Maglor sits between my knees looking distant and dishevelled. From time to time, I stroke his hair. There is nothing else we can do.

“I should have written to say thank you,” says Maglor. Then he gets up and leaves. Off to lament by the waters, the silly soft fool. I am left alone, preferring to contemplate than to mourn.

“I believed I could use reason to free humanity from ignorance and fear. I did not know what to do when reason failed.”

These rather ponderous words were found on a take out coffee napkin in the house of one Dr Stephenson, the same time his hröa was found suspended by the neck from a brass curtain rail. It is believed his fëa departed sometime earlier that day. It may be a quote. Mortals often defer to higher authorities during events of great importance; they lack confidence in the validity of their own experience and wish for a greater wisdom to explain it away. Having paid his last respects to reason, he made his way beyond the circles of this world.

He had not managed to convince himself we were unusually talented Siberians, then.
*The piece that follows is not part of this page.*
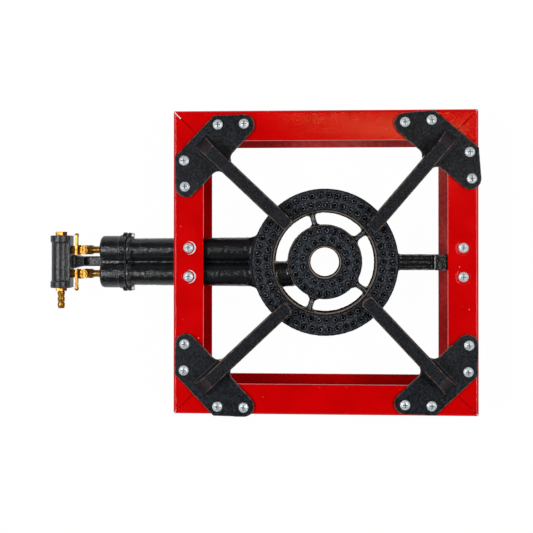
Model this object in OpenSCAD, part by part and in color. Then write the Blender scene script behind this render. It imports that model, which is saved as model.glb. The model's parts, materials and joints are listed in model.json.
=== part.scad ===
// Low outdoor gas stove with a double ring burner, in millimetres.
// X runs along the feed tubes, from the manifold towards the burner. Z is up.
// The origin is on the floor, under the middle of the whole stove.

/* [Frame] */
// Outer side of the square frame
frame_w = 400; // [390:1:430]
// Height of the frame
frame_h = 90; // [86:1:110]
// Width of the top and bottom flanges
flange_w = 40; // [38:1:46]
// Thickness of the folded sheet
sheet_t = 2.5; // [2:0.1:3]
// Outer radius of the folds
fold_r = 4; // [3.5:0.5:6]
// Width of the slit left at each mitre
mitre_gap = 0.8; // [0.4:0.1:1.2]
// Size of the weld bead in each corner
weld_r = 4; // [3:0.5:6]
// Radius of the dished seat round each burner screw
dish_r = 10.5; // [9:0.5:12]
// Depth of the dished seat
dish_d = 1; // [0.5:0.1:1.5]
// Free space round the feed tubes in the window
window_fit = 3; // [2:0.5:4]
// Corner radius of the window
window_r = 8; // [4:0.5:12]

/* [Pan supports] */
// Thickness of the corner plate
plate_t = 5; // [4:0.5:8]
// Metal outside the line of the screws
plate_margin = 12.5; // [10:0.5:14]
// Radius of the lobe at each end of the plate
lobe_r = 14; // [12:0.5:16]
// Screws' distance from the frame's edge
screw_inset = 14.6; // [14:0.2:18]
// First screw's distance from the frame's corner
screw_first = 60.3; // [56:0.5:66]
// Distance between the two screws of one side
screw_pitch = 34.4; // [30:0.2:40]
// Height of the arms above the frame
arm_rise = 32; // [28:0.5:40]
// Height of the arm's own section
arm_h = 15; // [10:0.5:18]
// Width of the arm along its top
arm_w = 16.5; // [12:0.5:20]
// How much wider the arm is at the plate
arm_draft = 3.5; // [1:0.5:6]
// Distance of each arm's end from the burner's axis
arm_tip = 70; // [60:1:80]
// Corner radius of the arm's end
arm_tip_r = 8; // [4:0.5:9]
// Flat left between the plate's outer edge and the ramp
ramp_gap = 10.4; // [4:0.2:14]
// Run of the ramp up to the arm's top
ramp_run = 21; // [12:0.5:30]
// Radius where the arm's sides leave the plate
root_r = 10; // [6:0.5:14]
// How far a support may sit off its nominal place
support_play = 5; // [0:0.5:5]

/* [Burner] */
// Outer radius of the outer ring's top
ring_r = 96.2; // [90:0.2:98]
// Radius of the opening inside the outer ring, at its top
ring_in_r = 68.5; // [67:0.5:70]
// Outer radius of the centre ring's top
hub_r = 48; // [47:0.5:50]
// Radius of the hole in the centre ring, at its top
hub_in_r = 21.6; // [18:0.2:22]
// How far each wall of the rings slants out from its top to its foot
ring_draft = 2.6; // [1:0.2:3.2]
// Height of both rings
ring_h = 36; // [32:0.5:42]
// How far the rings stand above the frame
ring_rise = 2; // [0:0.5:6]
// Wall of the rings and tubes
cast_wall = 5; // [4:0.25:5.5]
// Rounding of the rings' edges
ring_edge_r = 2.5; // [1:0.25:3]
// Width of the ribs between the rings
rib_w = 7; // [5:0.5:9]
// Height of the ribs, up to their round top
rib_h = 20; // [14:0.5:24]
// Radius of the fillets at the ribs' ends
rib_fillet_r = 4; // [1:0.5:6]
// Radius of a port boss at its foot
boss_r = 3.9; // [3:0.1:4.2]
// Radius of a port boss at its top
boss_top_r = 2.9; // [2.3:0.1:3]
// Height of a port boss
boss_h = 1.6; // [0.8:0.1:2.4]
// Radius of a gas port
port_r = 1.1; // [0.6:0.1:1.4]
// Radius of the dimple at a port's mouth
dimple_r = 1.9; // [1.7:0.1:2.1]
// Depth of the dimple
dimple_d = 0.8; // [0.4:0.1:1.2]
// Width of the support bar
bar_w = 21; // [18:0.5:26]
// Thickness of the support bar
bar_t = 6; // [4:0.5:8]
// Depth of the support bar's top below the frame's top
bar_drop = 16; // [14:0.5:20]
// Radius of the rib along the support bar
bar_rib_r = 3.2; // [2:0.2:4]
// Width of the rims along the support bar
bar_rim_w = 1.8; // [1:0.2:3]
// Height of the rims along the support bar
bar_rim_h = 2.2; // [1:0.2:3]
// Length of the thick end of the bar inside the flange
bar_block_l = 17; // [10:1:30]
// Length of the lug under a flange, along the burner
lug_l = 24; // [20:1:30]
// Width of the lug under a flange
lug_w = 58; // [52:1:64]
// Thickness of the right lug
lug_t = 10; // [8:0.5:12]
// Distance between the two burner screws of one lug
lug_pitch = 38; // [34:0.5:40]

/* [Feed tubes] */
// Distance between the two tubes
feed_pitch = 32; // [31.5:0.25:34]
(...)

He lacked the gift for holding two conflicting ideas simultaneously that is the bedrock of mortal sanity. He had dedicated himself to seeking truth, and that is always a risky fetish. Truth comes in all sorts of unpalatable shapes and sizes.

It is a dangerous thing to get too close to the Quendi, because we exist outside the rules and rationale of mortal belief systems. They pass over us without touching. You desire us for our freedom, for that is the source of our power, yet all we are truly free from is humanity itself. To wish to know such freedom is deadly; it means turning your back on the hidden pathways that hold your life together. That is why so many people have lost their minds in a hectic search for us. We are beautiful because we are free, but to look on such freedom will only make your own chains the more unbearable.